Die 54-jährige Eugenia Katoufa arbeitet seit 32 Jahren als politische Redakteurin für das erste Radioprogramm von ERT. Bei ihrem Besuch in Wien auf Einladung von Presserat und Forum Journalismus und Medien sagte sie: „Nicht einmal unter der Diktatur zwischen 1967 und 1974 ist es passiert, dass der Sender einfach zugesperrt wurde. Das war ein faschistischer Akt.“ Dabei gibt sie zu, es gäbe Einsparungspotenzial bei der ERT. Dass ein Land mit elf Millionen Euro einen öffentlich-rechtlichen Rundfunk mit drei TV-Sendern, sieben nationalen und 19 regionalen Radiosendern hat, sei durchaus zu hinterfragen. „Aber die Leute lieben ERT.“ Die Leute sind allerdings nicht die Masse, denn zusammen kommen die ERT-Sender gerade auf 14 Prozent Reichweite. Das mag daran liegen, dass der Sender sehr spezielles Programm sendet, einen eigenen Sender für Sport, einen für klassische Musik hat. Sparen könnte man, wenn es nach Katoufa geht, in erster Linie bei den hohen Gagen der Direktoren. Bei den Journalisten sei das kaum mehr möglich, nach einer Gehaltskürzung von bis zu 25 Prozent im Zuge der Wirtschaftskrise betrage das Durchschnittseinkommen der Redakteure 1200Euro netto im Monat. Das Juni-Gehalt wurde Katoufa noch überwiesen, doch obwohl das Gericht angeordnet hat, dass ERT bis auf Weiteres senden darf, bleibt die Zukunft der 2650 Angestellten ungewiss. Derzeit gehen sie davon aus, dass alle Mitarbeiter ihren Job verlieren und nur die Hälfte im neuen Sender beginnen darf. Eine straffere Struktur und einen Aufsichtsrat ohne politischen Einfluss versprach die konservative Regierung, die sich unter dem EU-Druck der Einsparungen vergangene Woche zu dieser Kurzschlusshandlung hinreißen ließ. Katoufa glaubt diesen Ankündigungen nicht. Warum sollte sich die Regierung freiwillig den Einfluss nehmen lassen?

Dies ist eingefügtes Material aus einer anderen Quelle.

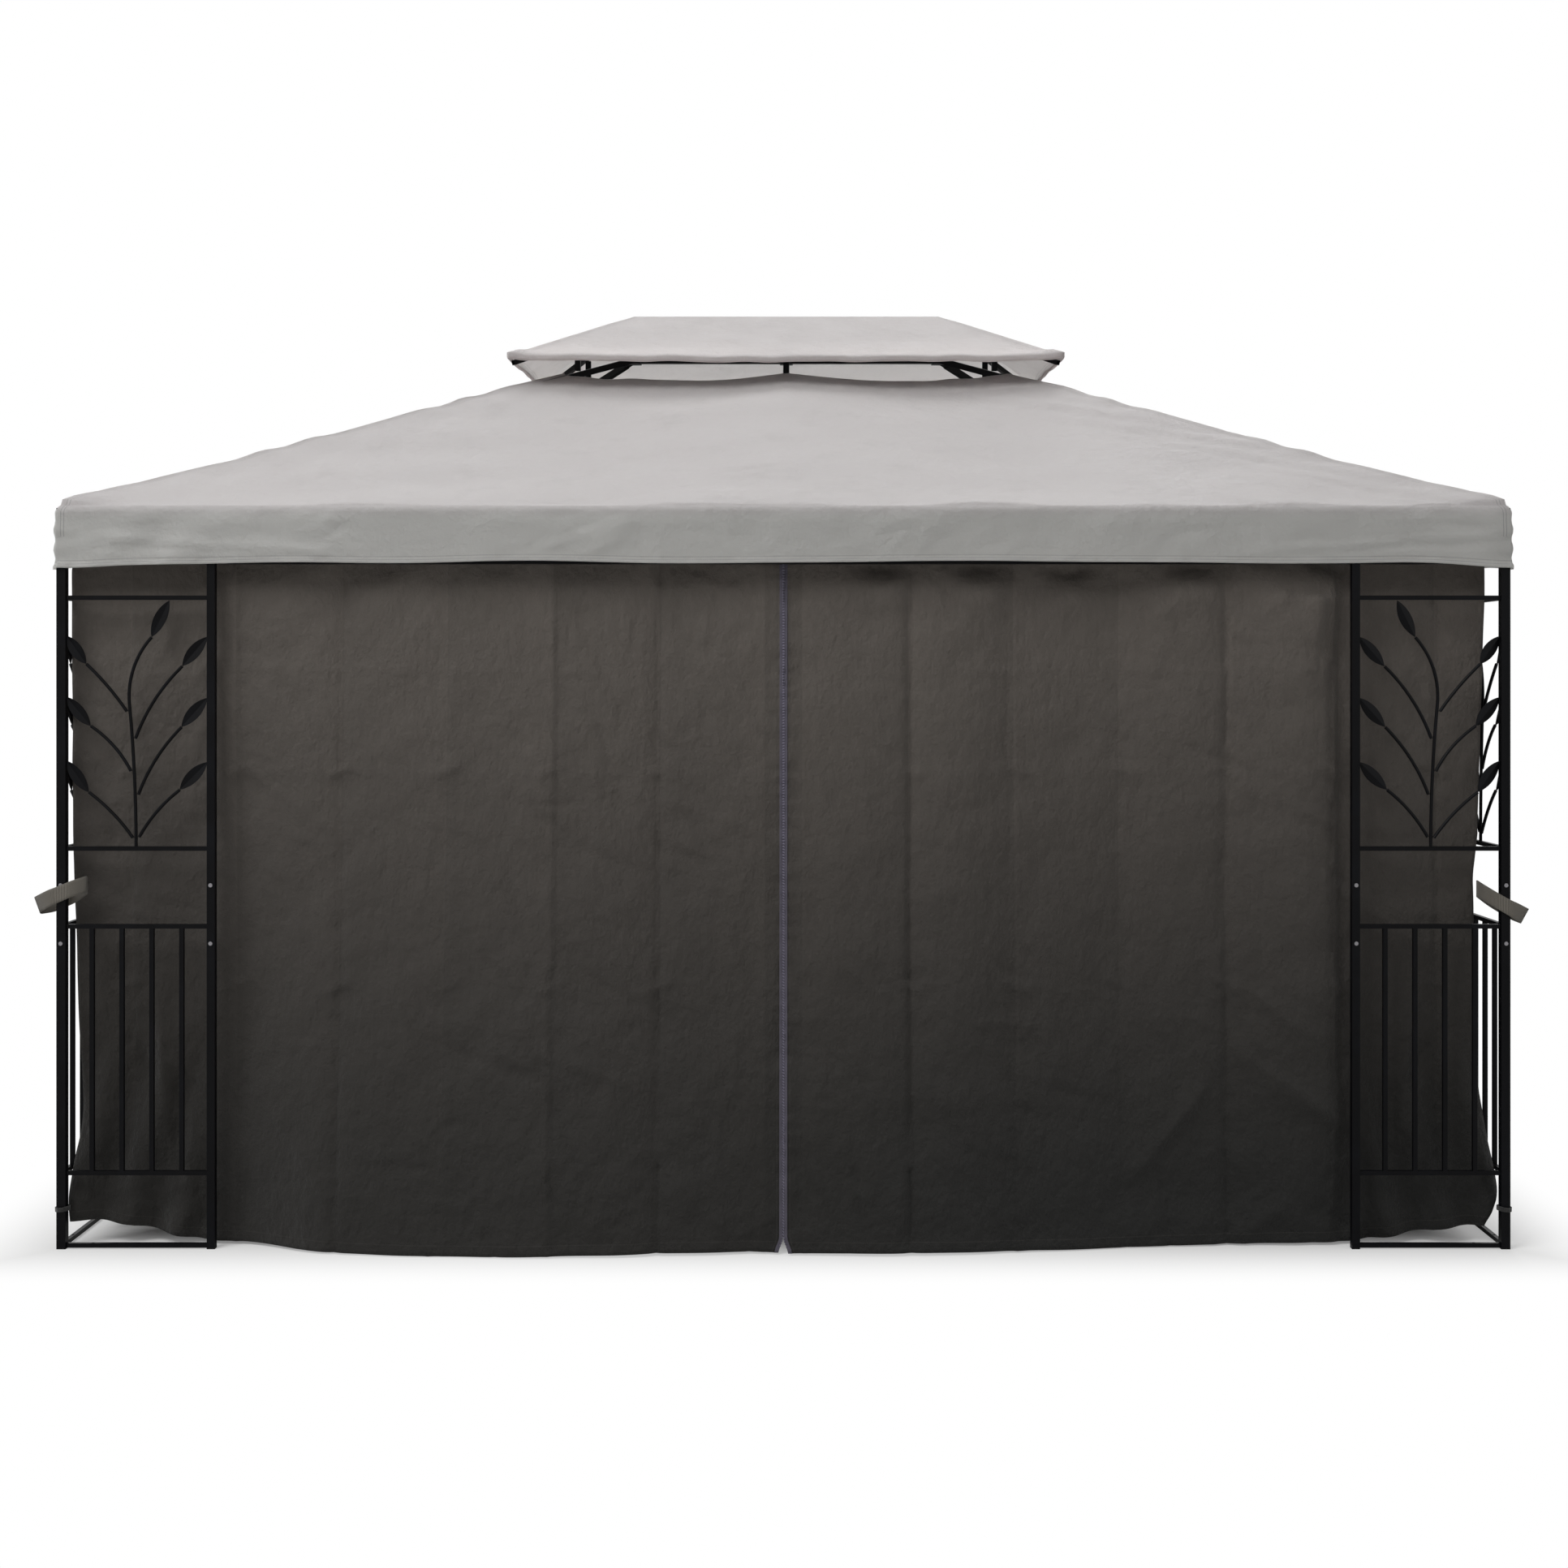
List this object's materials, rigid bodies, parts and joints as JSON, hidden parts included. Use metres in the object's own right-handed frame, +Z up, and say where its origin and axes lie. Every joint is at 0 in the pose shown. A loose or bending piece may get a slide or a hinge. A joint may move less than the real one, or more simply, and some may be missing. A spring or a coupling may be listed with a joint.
{
  "type": "garden gazebo",
  "caption": "Rectangular steel garden gazebo with leafy trellis corners, two-tier fabric roof with a valance, and sliding zipped curtains on every side.",
  "frame": {"origin": "on the ground, at the middle of the plan", "axes": "+X along the long side to the right as seen from the front, +Y to the back, +Z up"},
  "size_m": [4.0934, 3.004, 2.82],
  "materials": {
    "frame_steel": "satin black powder coat",
    "rail_steel": "satin black",
    "sleeve_steel": "zinc plated",
    "bolt_steel": "black oxide",
    "foot_plastic": "moulded",
    "canopy_cloth": "woven polyester, warm light grey",
    "curtain_cloth": "woven polyester, dark taupe",
    "strap_cloth": "woven strap with hook-and-loop end",
    "slider_metal": "black enamel"
  },
  "bodies": {
    "frame": {"baluster_panel_back_left": "frame_steel", "baluster_panel_back_right": "frame_steel", "baluster_panel_front_left": "frame_steel", "baluster_panel_front_right": "frame_steel", "baluster_panel_left_back": "frame_steel", "baluster_panel_left_front": "frame_steel", "baluster_panel_right_back": "frame_steel", "baluster_panel_right_front": "frame_steel", "beam_couplers": "frame_steel", "corner_bracket_back_left": "frame_steel", "corner_bracket_back_right": "frame_steel", "corner_bracket_front_left": "frame_steel", "corner_bracket_front_right": "frame_steel", "corner_post_back_left": "frame_steel", "corner_post_back_right": "frame_steel", "corner_post_front_left": "frame_steel", "corner_post_front_right": "frame_steel", "crown_frame": "frame_steel", "curtain_rails": "rail_steel", "eave_beam_back_left": "frame_steel", "eave_beam_back_right": "frame_steel", "eave_beam_front_left": "frame_steel", "eave_beam_front_right": "frame_steel", "eave_beam_left": "frame_steel", "eave_beam_right": "frame_steel", "hip_rafter_back_left": "frame_steel", "hip_rafter_back_right": "frame_steel", "hip_rafter_front_left": "frame_steel", "hip_rafter_front_right": "frame_steel", "leaf_panel_back_left": "frame_steel", "leaf_panel_back_right": "frame_steel", "leaf_panel_front_left": "frame_steel", "leaf_panel_front_right": "frame_steel", "leaf_panel_left_back": "frame_steel", "leaf_panel_left_front": "frame_steel", "leaf_panel_right_back": "frame_steel", "leaf_panel_right_front": "frame_steel", "main_canopy": "canopy_cloth", "main_ridge": "frame_steel", "mid_rafter_back": "frame_steel", "mid_rafter_front": "frame_steel", "panel_bolts": "bolt_steel", "post_feet": "foot_plastic", "tie_straps": "strap_cloth", "tube_sleeves": "sleeve_steel", "vent_canopy": "canopy_cloth", "vent_stubs": "frame_steel"},
    "curtain_back_left": {"curtain_back_left": "curtain_cloth"},
    "curtain_back_right": {"curtain_back_right": "curtain_cloth"},
    "curtain_front_left": {"curtain_front_left": "curtain_cloth"},
    "curtain_front_right": {"curtain_front_right": "curtain_cloth"},
    "curtain_left_back": {"curtain_left_back": "curtain_cloth"},
    "curtain_left_front": {"curtain_left_front": "curtain_cloth"},
    "curtain_right_back": {"curtain_right_back": "curtain_cloth"},
    "curtain_right_front": {"curtain_right_front": "curtain_cloth"},
    "zip_slider_back": {"zip_slider_back": "slider_metal"},
    "zip_slider_front": {"zip_slider_front": "slider_metal"},
    "zip_slider_left": {"zip_slider_left": "slider_metal"},
    "zip_slider_right": {"zip_slider_right": "slider_metal"}
  },
  "joints": [
    {"name": "curtain_back_left_slide", "type": "slide", "parent": "frame", "child": "curtain_back_left", "axis": [-1, 0, 0], "range_m": [0, 1.5], "deforming": ["curtain_back_left"]},
    {"name": "curtain_back_right_slide", "type": "slide", "parent": "frame", "child": "curtain_back_right", "axis": [1, 0, 0], "range_m": [0, 1.5], "deforming": ["curtain_back_right"]},
    {"name": "curtain_front_left_slide", "type": "slide", "parent": "frame", "child": "curtain_front_left", "axis": [-1, 0, 0], "range_m": [0, 1.5], "deforming": ["curtain_front_left"]},
    {"name": "curtain_front_right_slide", "type": "slide", "parent": "frame", "child": "curtain_front_right", "axis": [1, 0, 0], "range_m": [0, 1.5], "deforming": ["curtain_front_right"]},
    {"name": "curtain_left_back_slide", "type": "slide", "parent": "frame", "child": "curtain_left_back", "axis": [0, 1, 0], "range_m": [0, 1.03], "deforming": ["curtain_left_back"]},
    {"name": "curtain_left_front_slide", "type": "slide", "parent": "frame", "child": "curtain_left_front", "axis": [0, -1, 0], "range_m": [0, 1.03], "deforming": ["curtain_left_front"]},
    {"name": "curtain_right_back_slide", "type": "slide", "parent": "frame", "child": "curtain_right_back", "axis": [0, 1, 0], "range_m": [0, 1.03], "deforming": ["curtain_right_back"]},
    {"name": "curtain_right_front_slide", "type": "slide", "parent": "frame", "child": "curtain_right_front", "axis": [0, -1, 0], "range_m": [0, 1.03], "deforming": ["curtain_right_front"]},
    {"name": "zip_slider_back_travel", "type": "slide", "parent": "curtain_back_left", "child": "zip_slider_back", "axis": [0, 0, 1], "range_m": [0, 1.82]},
    {"name": "zip_slider_front_travel", "type": "slide", "parent": "curtain_front_left", "child": "zip_slider_front", "axis": [0, 0, 1], "range_m": [0, 1.82]},
    {"name": "zip_slider_left_travel", "type": "slide", "parent": "curtain_left_front", "child": "zip_slider_left", "axis": [0, 0, 1], "range_m": [0, 1.82]},
    {"name": "zip_slider_right_travel", "type": "slide", "parent": "curtain_right_front", "child": "zip_slider_right", "axis": [0, 0, 1], "range_m": [0, 1.82]}
  ]
}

„Wir haben nicht viel Schlaf bekommen“

Ein Gutes habe die aktuelle Situation aber: Es sei schön zu sehen, wie stark die Solidarität der Bevölkerung mit der ERT-Belegschaft sei. Seit Tagen demonstrieren viele Menschen vor dem Hauptgebäude der Senderanstalt in Athen gegen die Schließung. Sogar regierungsfreundliche Zeitungen haben die Entscheidung der Regierung kritisiert. „Ich bin müde, seit vergangener Woche haben wir nicht viel Schlaf bekommen“, sagt Katoufa. Griechenland würde in aller Welt mit Pallas Athene, Olympia und Demokratie verbunden. „Aber das war ein Messerstich ins Herz der Demokratie.“ Sie glaubt, die Regierung wollte mit der im Parlament beschlossenen Senderschließung per Notdekret nicht nur sparen, sondern damit den Werbeanteil der ebenfalls wirtschaftlich angeschlagenen privaten TV-Sender erhöhen. Immerhin war der jetzige ERT-Direktor bis vor einem Jahr Chef des privaten Senders Star.